One interpretation of falling inventories is that customers are buying up those inventories, finally, and the drop would seem to stimulate increased production and inventory replenishment—which would be jobs, which would be future spending, which would….

However.

Gross private domestic investment fell 12.5% in the quarter, driven by declines in business equipment (down 7.3%) and residential housing (down 4.2%).

Yet More Reasons

American and other businesses foreign to the People’s Republic of China really need to stop doing business in the PRC or with businesses domiciled in the PRC. That nation is making it increasingly dangerous—physically and legally—for foreign business’ employees even to be present there.

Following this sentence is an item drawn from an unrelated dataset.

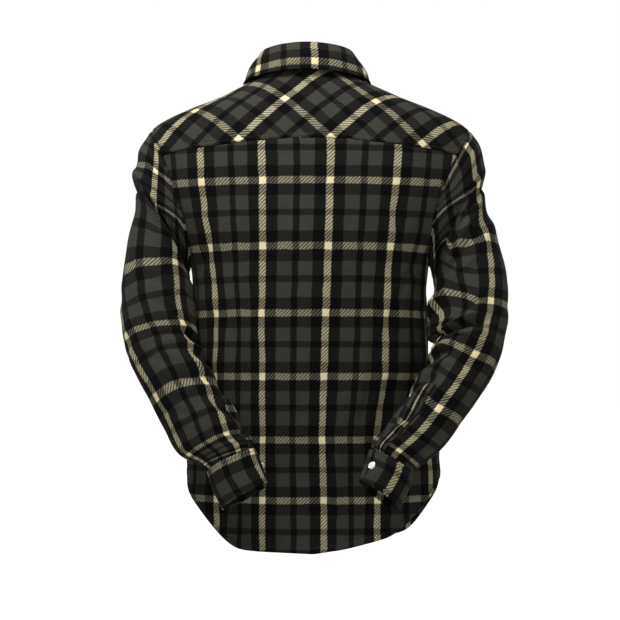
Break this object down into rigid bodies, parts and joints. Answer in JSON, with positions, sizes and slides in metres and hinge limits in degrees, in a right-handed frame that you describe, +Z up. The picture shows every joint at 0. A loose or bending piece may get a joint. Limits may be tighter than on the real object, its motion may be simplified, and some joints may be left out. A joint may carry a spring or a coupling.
{
  "type": "flannel shirt",
  "caption": "Long-sleeved checked flannel shirt in black, grey and cream, held in the form of being worn with both arms bent behind the back.",
  "frame": {"origin": "middle of the neck opening, level with the shoulders where they meet the neck", "axes": "+Z up the body, -Y out of the chest, +Y out of the back, +X to the wearer's left"},
  "size_m": [0.5831, 0.3409, 0.7695],
  "materials": {
    "flannel": "brushed, soft nap, black, charcoal and cream check",
    "snap": "pearl white, domed, glossy"
  },
  "bodies": {
    "root": {"back": "flannel", "yoke": "flannel", "front_left": "flannel", "front_right": "flannel", "placket": "flannel", "collar_stand": "flannel", "collar_leaf": "flannel", "sleeve_left": "flannel", "sleeve_right": "flannel", "cuff_left": "flannel", "cuff_right": "flannel", "sleeve_placket_left": "flannel", "sleeve_placket_right": "flannel", "snap_1": "snap", "snap_2": "snap", "snap_3": "snap", "snap_4": "snap", "snap_5": "snap", "snap_6": "snap", "snap_7": "snap", "snap_collar": "snap", "snap_cuff_left": "snap", "snap_cuff_right": "snap"}
  },
  "joints": []
}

Hiroshi Nishiyama, a veteran Japanese executive at Astellas Pharma Inc and a prominent member of his country’s business circle in China, spent late March wrapping up his assignment there and preparing to head home.
He never made it. Mr Nishiyama disappeared on what was supposed to be his last day in China. A few days later, China’s Foreign Ministry said he had been accused of espionage and detained.

Anheuser-Busch’s Messaging

A letter writer to Tuesday’s Wall Street Journal Letters section offered a solution to Anheuser-Busch’s marketing fiasco of recent weeks.

A-B should produce a series of cans and bottles featuring labels highlighting soldiers, athletes, teachers, construction workers, etc. I’d start buying again, and I am sure many others would do the same.

I’m not sure I would. A-B’s managers spoke from their heart the first time and said what their values are. This time around, they would only be putting out those subsequent cans in response to the hue and cry over the former. There’s no possibility of taking the change as sincerely done with the current managers in place.

Sustainability

In commenting on the strongly negative impact that the Environmental, Social, and Governance mentality is having on European and European Union investment in national and EU defense, Aerospace, Security and Defence Industries Association of Europe Secretary General Jan Pie offered this warning:

European banks and investors have picked up the signal that Europe would be about to say defense is not a sustainable activity.

In one respect, that signal is correct. A defense establishment that is not adequately sized, armed, and trained will be unsustainable, as nations possessing such an inadequacy will be overwhelmed and conquered by nations that believe the best defense is a good offense, or that merely have better sized, armed, and trained military establishments.

Debt and Spending

Here’s a fun fact, one that every child from three years old and up who gets an allowance clearly learns, one that’s made explicit in any high school basic economics class, and one that’s driven home in junior college and college Econ 101 classes: when you spend more than take in, you owe the difference, either explicitly by borrowing separately to make up the arrears or implicitly by the existence of the deficit resulting from spending more than is taken in.

Another Reason to Not Take Federal Dollars

Aside from the fact that those dollars aren’t actually Federal government dollars; they’re OPM, the tax remittances of us ordinary Americans from all over our nation that then get transferred to other jurisdictions than the ones we live in.

Here’s the latest reason.

The Department of Housing and Urban Development is proposing a rule that would require towns that receive federal money to create “equity plans” for fair housing and take action to end racially unbalanced neighborhoods.

In other words, as the Wall Street Journal‘s editors put it,

the Biden bureaucracy wants to socially engineer suburban neighborhoods to its racial and ethnic liking.